ABRAMS: Well, that was when he was working for the solicitor general. The solicitor general is effectively the attorney for the president. He was working for Ken Starr. Ken Starr was the attorney for the president at the time. And that was the position of the administration. He was signed on to that brief.

Yes, those were words that he had probably written. But, you know, he's an advocate. He's a lawyer. And when he was up for confirmation as a Federal Court of Appeals judge, he was asked that very question. And he said, I was an advocate. He's not going to give the sort of specific answers that I think some on the left would like to see. He's just not going to provide them with the fodder I think they need.

CARLSON: So, what do we know about what he as a person thinks? I mean, are there any insights into his personal judicial philosophy?

ABRAMS: You know, we know a little bit. We've seen opinions that he's written for the past couple of years. But, even on criminal law issues, they haven't been uniformly conservative. I was reading up on one case where a criminal defendant was convicted of fraud. And he joined with an unlikely alliance in that case, which wouldn't be the ordinary case. I mean, he took on someone else who'd been appointed by Bush. So, you don't have someone who, I think, has a lot of material to work with.

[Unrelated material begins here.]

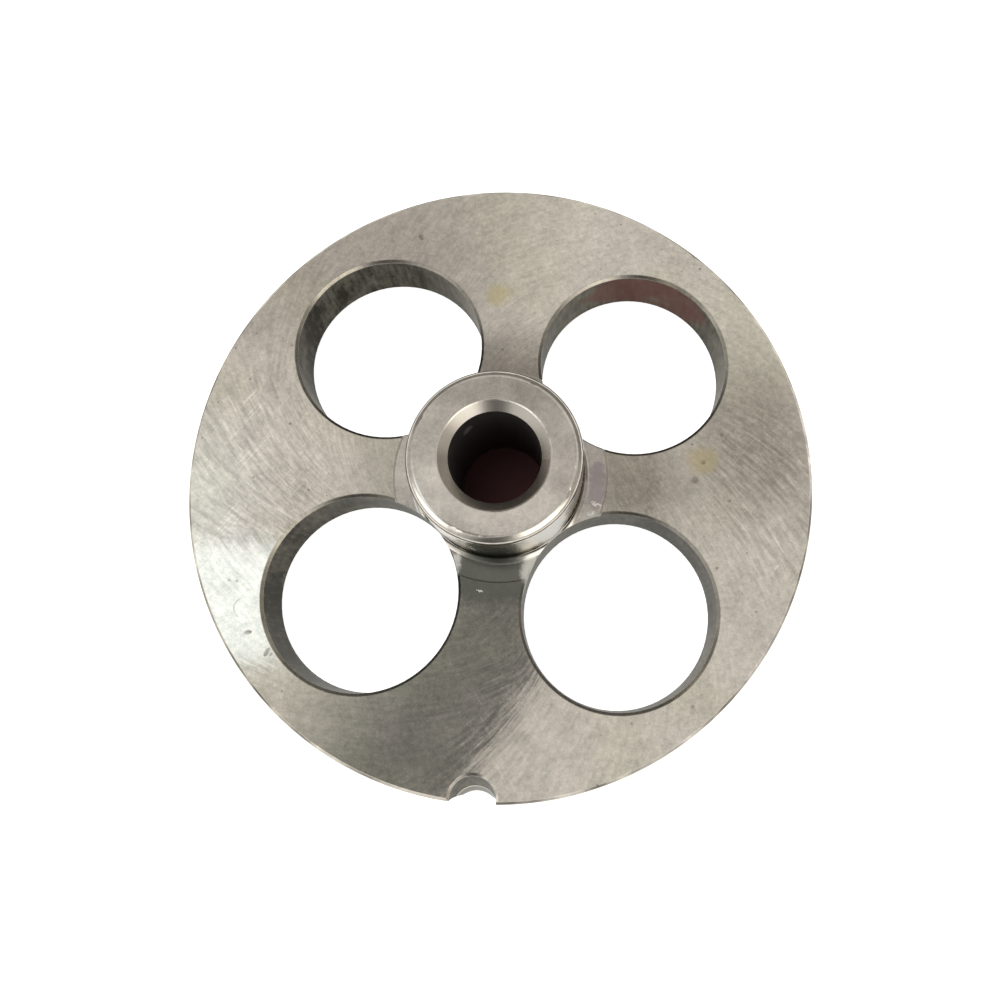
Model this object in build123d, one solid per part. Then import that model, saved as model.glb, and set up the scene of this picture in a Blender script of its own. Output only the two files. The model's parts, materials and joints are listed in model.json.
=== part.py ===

CARLSON: Well, so how do you work with it? I mean, if you're NARAL or People For the American Way, how do you try to derail this guy?

ABRAMS: You look at his nanny. You look at whether he smoked pot. You go back...

CARLSON: Yes, hire a private detective, basically.

ABRAMS: I mean, it's all I can think of. … Sure. They're going to go through the opinions. They're going to go through his positions in the various cases. His position again and again in front of the Judiciary Committee will be, ‘I was an advocate.’

He did it before. I mean, we have got it right here. Senator Hatch asked him: “As a lawyer in the solicitor general's office, you were duty-bound to represent the official position of the United States, even if it is conflicted with your own personal beliefs, right?”

“Certainly.”

That's what they're going to get from him.

CARLSON: All right.

ABRAMS: That's what they're going to get from him.

CARLSON: I just said what they told me to say.

ABRAMS: And so, they are not going to get anything substantive. His opinions that they have down on paper aren't going to be particularly useful. Sure, he's donated some money to Republicans.

CARLSON: So, it's either going to be just a clean sweep for him, essentially -- he'll get 70 votes in the Senate -- or it's going to be incredibly ugly, like it was for Clarence Thomas?

ABRAMS: Right. Right. I think they're going to have to find something beyond his legal philosophy.